Artifact ced4d957b164bc3d628e7d7765aea4c1dfe6e338
File tools/cvs2fossil/lib/c2f_pinitcsets.tcl part of check-in [00bf8c198e] - The performance was still not satisfying, even with faster recomputing of successors. Doing it multiple times (Building the graph in each breaker and sort passes) eats time. Caching in memory blows the memory. Chosen solution: Cache this information in the database.Created a new pass 'CsetDeps' which is run between 'InitCsets' and 'BreakRevCsetCycles' (i.e. changeset creation and first breaker pass). It computes the changeset dependencies from the file-level dependencies once and saves the result in the state, in the new table 'cssuccessor'. Now the breaker and sort passes can get the information quickly, with virtually no effort. The dependencies are recomputed incrementally when a changeset is split by one of the breaker passes, for its fragments and its predecessors.
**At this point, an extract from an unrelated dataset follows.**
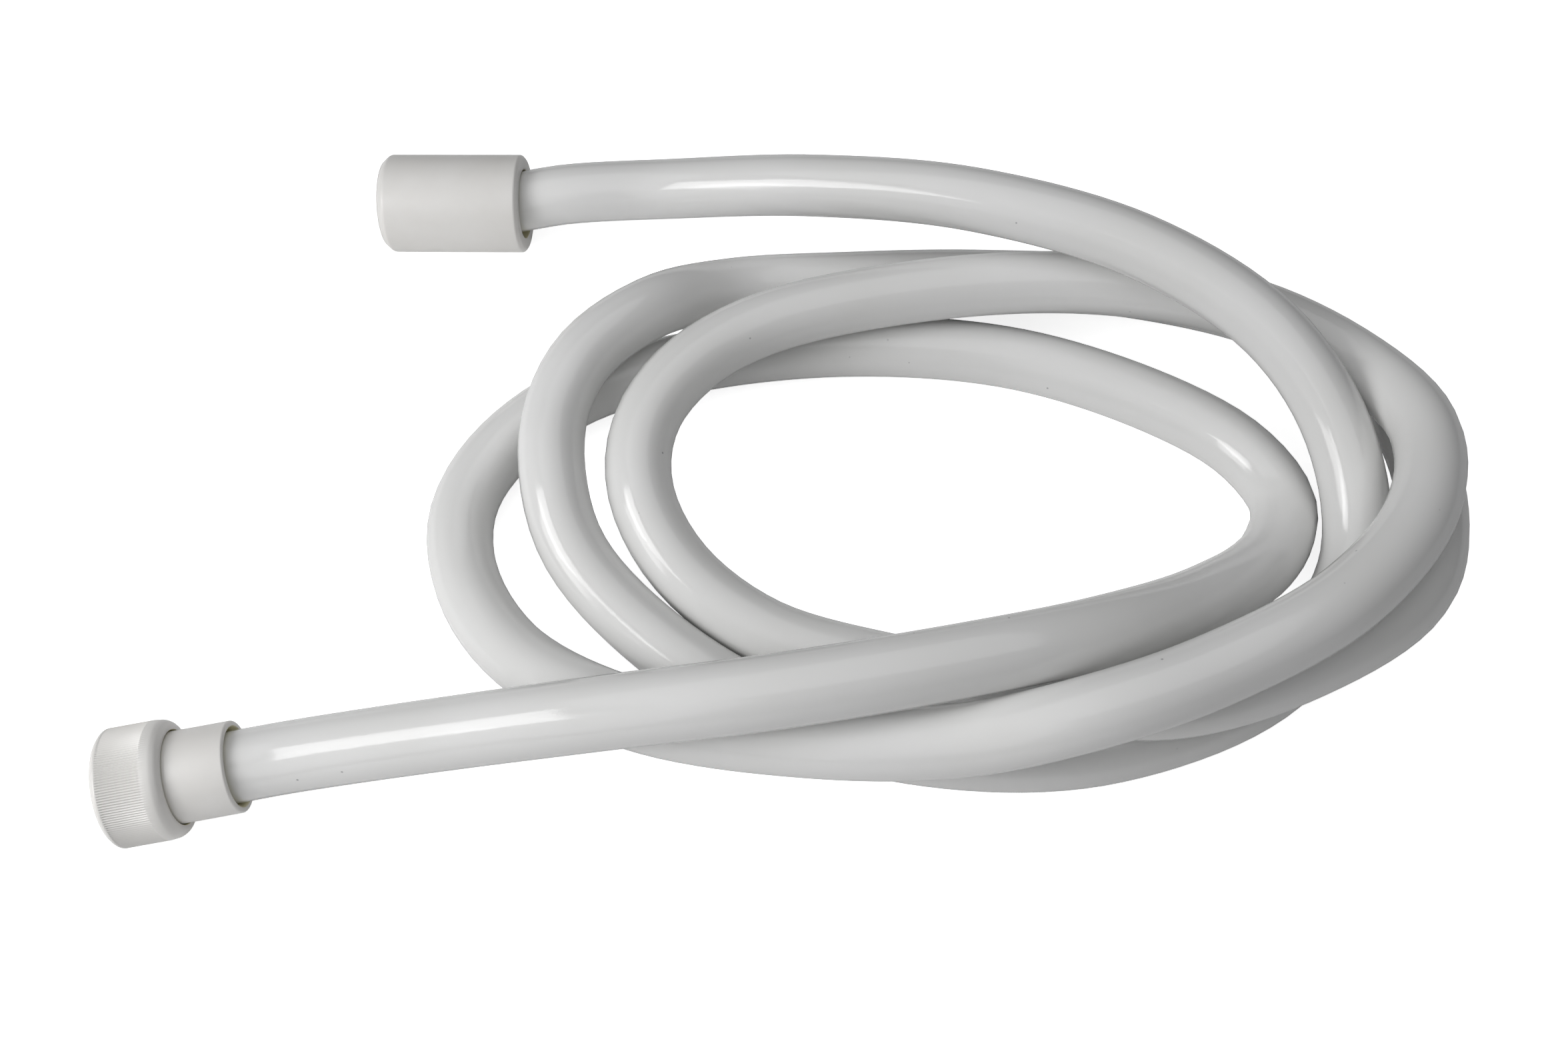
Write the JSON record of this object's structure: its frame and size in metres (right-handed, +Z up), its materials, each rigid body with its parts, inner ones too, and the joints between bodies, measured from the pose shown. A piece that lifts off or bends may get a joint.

The loop check is now trivial, and integrated into the successor computation, with the heavy lifting for the detailed analysis and reporting moved down into the type-dependent SQL queries. The relevant new method is 'loops'. Now that the loop check is incremental the pass based checks have been removed from the integrity module, and the option '--loopcheck' has been eliminated. For paranoia the graph setup and modification code got its loop check reinstated as an assert, redusing the changeset report code.
Renumbered the breaker and sort passes. A number of places, like graph setup and traversal, loading of changesets, etc. got feedback indicators to show their progress.
The selection of revision and symbol changesets for the associated breaker passes was a bit on the slow side. We now keep changeset lists sorted by type (during loading or general construction) and access them directly.
by aku on 2007-12-02 20:04:40.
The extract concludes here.